**Objective:** Every line of the material is to be repeated exactly as it stands.

**Source data:**
* BEGIN *
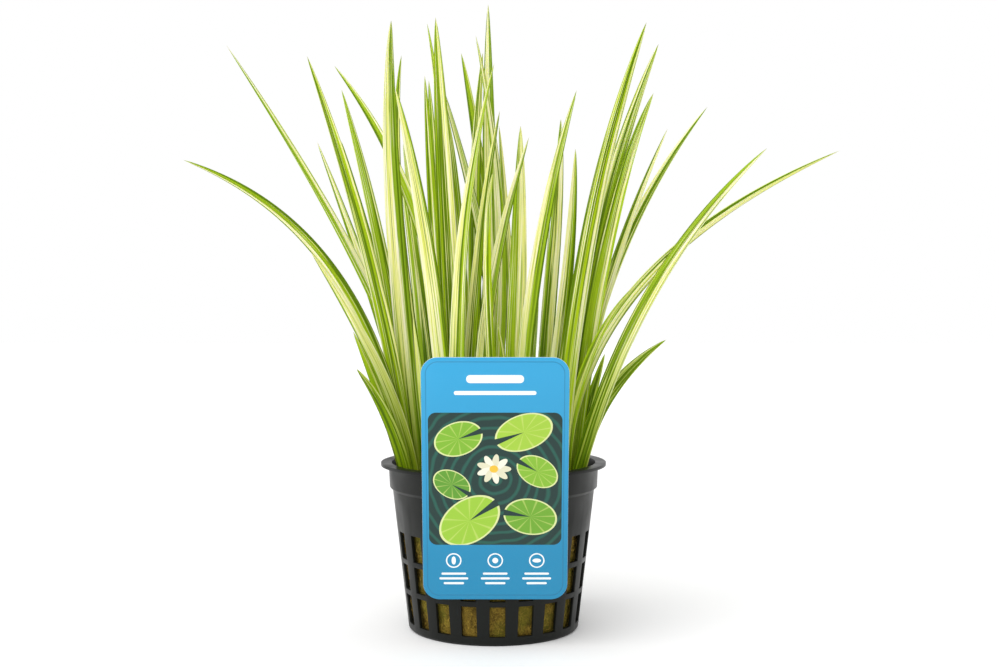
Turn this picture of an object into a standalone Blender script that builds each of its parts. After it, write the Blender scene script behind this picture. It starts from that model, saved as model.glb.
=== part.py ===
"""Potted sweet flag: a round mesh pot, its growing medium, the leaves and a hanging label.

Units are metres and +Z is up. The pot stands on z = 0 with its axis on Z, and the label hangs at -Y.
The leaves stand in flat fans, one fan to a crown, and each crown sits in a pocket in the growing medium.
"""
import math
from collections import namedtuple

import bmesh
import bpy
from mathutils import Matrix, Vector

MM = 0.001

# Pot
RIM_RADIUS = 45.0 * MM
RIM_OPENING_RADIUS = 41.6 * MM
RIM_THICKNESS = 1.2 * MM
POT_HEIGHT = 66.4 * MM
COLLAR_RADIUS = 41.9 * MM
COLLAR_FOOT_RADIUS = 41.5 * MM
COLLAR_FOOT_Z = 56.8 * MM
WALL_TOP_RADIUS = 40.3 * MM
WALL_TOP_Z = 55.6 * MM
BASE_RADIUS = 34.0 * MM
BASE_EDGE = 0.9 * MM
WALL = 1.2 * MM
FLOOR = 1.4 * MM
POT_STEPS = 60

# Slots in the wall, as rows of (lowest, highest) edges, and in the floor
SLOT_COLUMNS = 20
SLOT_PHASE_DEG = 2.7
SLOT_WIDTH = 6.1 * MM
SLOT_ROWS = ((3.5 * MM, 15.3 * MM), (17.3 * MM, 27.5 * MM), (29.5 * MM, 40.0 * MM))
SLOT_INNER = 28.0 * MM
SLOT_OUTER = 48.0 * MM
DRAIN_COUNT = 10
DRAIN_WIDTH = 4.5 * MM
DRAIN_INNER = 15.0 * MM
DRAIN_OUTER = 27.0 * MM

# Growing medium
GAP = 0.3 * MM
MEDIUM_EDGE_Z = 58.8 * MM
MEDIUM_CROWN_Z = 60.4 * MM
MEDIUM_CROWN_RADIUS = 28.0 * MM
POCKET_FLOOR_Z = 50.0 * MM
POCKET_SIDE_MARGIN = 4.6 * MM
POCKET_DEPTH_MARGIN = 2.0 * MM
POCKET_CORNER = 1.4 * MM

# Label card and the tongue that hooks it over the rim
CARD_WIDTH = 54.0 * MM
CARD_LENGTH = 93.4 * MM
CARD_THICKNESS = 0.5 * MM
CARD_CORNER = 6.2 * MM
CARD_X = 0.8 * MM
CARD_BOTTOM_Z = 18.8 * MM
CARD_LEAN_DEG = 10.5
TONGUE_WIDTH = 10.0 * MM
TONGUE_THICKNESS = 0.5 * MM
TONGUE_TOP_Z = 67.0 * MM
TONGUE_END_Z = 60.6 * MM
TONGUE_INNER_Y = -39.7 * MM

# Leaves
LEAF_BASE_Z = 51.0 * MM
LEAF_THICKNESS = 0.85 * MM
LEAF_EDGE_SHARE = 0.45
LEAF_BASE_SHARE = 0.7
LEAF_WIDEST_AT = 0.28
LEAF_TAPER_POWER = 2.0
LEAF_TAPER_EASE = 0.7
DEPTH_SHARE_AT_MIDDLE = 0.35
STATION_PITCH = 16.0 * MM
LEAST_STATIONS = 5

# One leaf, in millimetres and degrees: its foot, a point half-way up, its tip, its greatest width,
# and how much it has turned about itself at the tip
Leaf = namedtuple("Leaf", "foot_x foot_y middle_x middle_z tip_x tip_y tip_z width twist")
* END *
**Full output:**
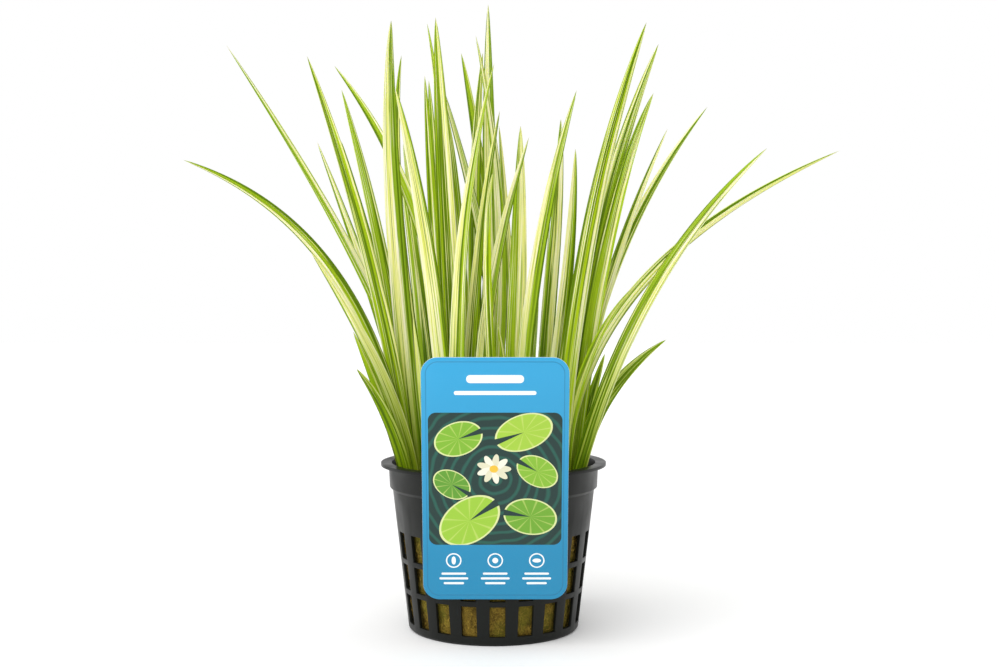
Turn this picture of an object into a standalone Blender script that builds each of its parts. After it, write the Blender scene script behind this picture. It starts from that model, saved as model.glb.
=== part.py ===
"""Potted sweet flag: a round mesh pot, its growing medium, the leaves and a hanging label.

Units are metres and +Z is up. The pot stands on z = 0 with its axis on Z, and the label hangs at -Y.
The leaves stand in flat fans, one fan to a crown, and each crown sits in a pocket in the growing medium.
"""
import math
from collections import namedtuple

import bmesh
import bpy
from mathutils import Matrix, Vector

MM = 0.001

# Pot
RIM_RADIUS = 45.0 * MM
RIM_OPENING_RADIUS = 41.6 * MM
RIM_THICKNESS = 1.2 * MM
POT_HEIGHT = 66.4 * MM
COLLAR_RADIUS = 41.9 * MM
COLLAR_FOOT_RADIUS = 41.5 * MM
COLLAR_FOOT_Z = 56.8 * MM
WALL_TOP_RADIUS = 40.3 * MM
WALL_TOP_Z = 55.6 * MM
BASE_RADIUS = 34.0 * MM
BASE_EDGE = 0.9 * MM
WALL = 1.2 * MM
FLOOR = 1.4 * MM
POT_STEPS = 60

# Slots in the wall, as rows of (lowest, highest) edges, and in the floor
SLOT_COLUMNS = 20
SLOT_PHASE_DEG = 2.7
SLOT_WIDTH = 6.1 * MM
SLOT_ROWS = ((3.5 * MM, 15.3 * MM), (17.3 * MM, 27.5 * MM), (29.5 * MM, 40.0 * MM))
SLOT_INNER = 28.0 * MM
SLOT_OUTER = 48.0 * MM
DRAIN_COUNT = 10
DRAIN_WIDTH = 4.5 * MM
DRAIN_INNER = 15.0 * MM
DRAIN_OUTER = 27.0 * MM

# Growing medium
GAP = 0.3 * MM
MEDIUM_EDGE_Z = 58.8 * MM
MEDIUM_CROWN_Z = 60.4 * MM
MEDIUM_CROWN_RADIUS = 28.0 * MM
POCKET_FLOOR_Z = 50.0 * MM
POCKET_SIDE_MARGIN = 4.6 * MM
POCKET_DEPTH_MARGIN = 2.0 * MM
POCKET_CORNER = 1.4 * MM

# Label card and the tongue that hooks it over the rim
CARD_WIDTH = 54.0 * MM
CARD_LENGTH = 93.4 * MM
CARD_THICKNESS = 0.5 * MM
CARD_CORNER = 6.2 * MM
CARD_X = 0.8 * MM
CARD_BOTTOM_Z = 18.8 * MM
CARD_LEAN_DEG = 10.5
TONGUE_WIDTH = 10.0 * MM
TONGUE_THICKNESS = 0.5 * MM
TONGUE_TOP_Z = 67.0 * MM
TONGUE_END_Z = 60.6 * MM
TONGUE_INNER_Y = -39.7 * MM

# Leaves
LEAF_BASE_Z = 51.0 * MM
LEAF_THICKNESS = 0.85 * MM
LEAF_EDGE_SHARE = 0.45
LEAF_BASE_SHARE = 0.7
LEAF_WIDEST_AT = 0.28
LEAF_TAPER_POWER = 2.0
LEAF_TAPER_EASE = 0.7
DEPTH_SHARE_AT_MIDDLE = 0.35
STATION_PITCH = 16.0 * MM
LEAST_STATIONS = 5

# One leaf, in millimetres and degrees: its foot, a point half-way up, its tip, its greatest width,
# and how much it has turned about itself at the tip
Leaf = namedtuple("Leaf", "foot_x foot_y middle_x middle_z tip_x tip_y tip_z width twist")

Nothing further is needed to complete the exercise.